THE TASK :: Can you reproduce the data beneath, keeping every line exact?

--- START OF DATA PROVIDED ---

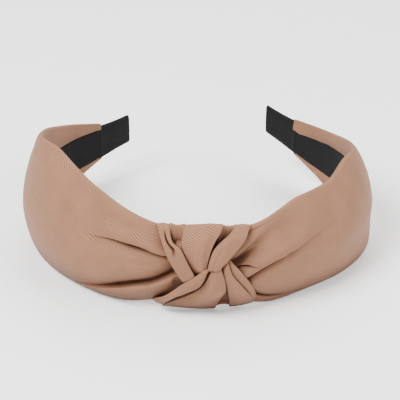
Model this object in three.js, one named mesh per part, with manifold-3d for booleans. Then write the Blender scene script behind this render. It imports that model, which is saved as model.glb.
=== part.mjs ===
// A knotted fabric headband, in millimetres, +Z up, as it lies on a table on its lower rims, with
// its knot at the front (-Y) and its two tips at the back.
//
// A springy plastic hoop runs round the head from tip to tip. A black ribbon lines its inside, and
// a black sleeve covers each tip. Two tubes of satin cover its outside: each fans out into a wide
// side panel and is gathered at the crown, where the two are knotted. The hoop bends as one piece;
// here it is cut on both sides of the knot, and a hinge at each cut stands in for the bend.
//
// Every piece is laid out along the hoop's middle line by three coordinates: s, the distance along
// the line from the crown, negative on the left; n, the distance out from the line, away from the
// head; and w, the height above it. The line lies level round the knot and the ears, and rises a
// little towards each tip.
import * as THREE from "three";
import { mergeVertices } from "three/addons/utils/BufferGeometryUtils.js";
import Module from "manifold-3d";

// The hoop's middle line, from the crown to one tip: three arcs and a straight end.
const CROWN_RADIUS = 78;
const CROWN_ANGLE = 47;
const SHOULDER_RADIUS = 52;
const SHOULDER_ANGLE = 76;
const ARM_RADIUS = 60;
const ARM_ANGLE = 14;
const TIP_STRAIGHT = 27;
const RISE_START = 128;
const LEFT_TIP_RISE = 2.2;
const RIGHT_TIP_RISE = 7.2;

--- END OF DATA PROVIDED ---

TASK RESULT ::
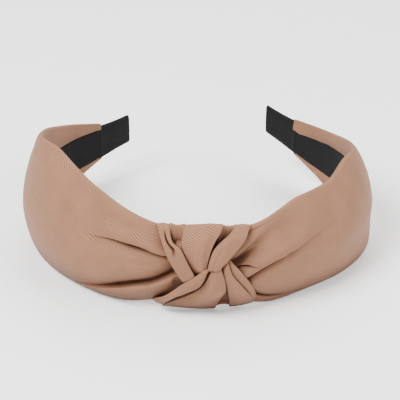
Model this object in three.js, one named mesh per part, with manifold-3d for booleans. Then write the Blender scene script behind this render. It imports that model, which is saved as model.glb.
=== part.mjs ===
// A knotted fabric headband, in millimetres, +Z up, as it lies on a table on its lower rims, with
// its knot at the front (-Y) and its two tips at the back.
//
// A springy plastic hoop runs round the head from tip to tip. A black ribbon lines its inside, and
// a black sleeve covers each tip. Two tubes of satin cover its outside: each fans out into a wide
// side panel and is gathered at the crown, where the two are knotted. The hoop bends as one piece;
// here it is cut on both sides of the knot, and a hinge at each cut stands in for the bend.
//
// Every piece is laid out along the hoop's middle line by three coordinates: s, the distance along
// the line from the crown, negative on the left; n, the distance out from the line, away from the
// head; and w, the height above it. The line lies level round the knot and the ears, and rises a
// little towards each tip.
import * as THREE from "three";
import { mergeVertices } from "three/addons/utils/BufferGeometryUtils.js";
import Module from "manifold-3d";

// The hoop's middle line, from the crown to one tip: three arcs and a straight end.
const CROWN_RADIUS = 78;
const CROWN_ANGLE = 47;
const SHOULDER_RADIUS = 52;
const SHOULDER_ANGLE = 76;
const ARM_RADIUS = 60;
const ARM_ANGLE = 14;
const TIP_STRAIGHT = 27;
const RISE_START = 128;
const LEFT_TIP_RISE = 2.2;
const RIGHT_TIP_RISE = 7.2;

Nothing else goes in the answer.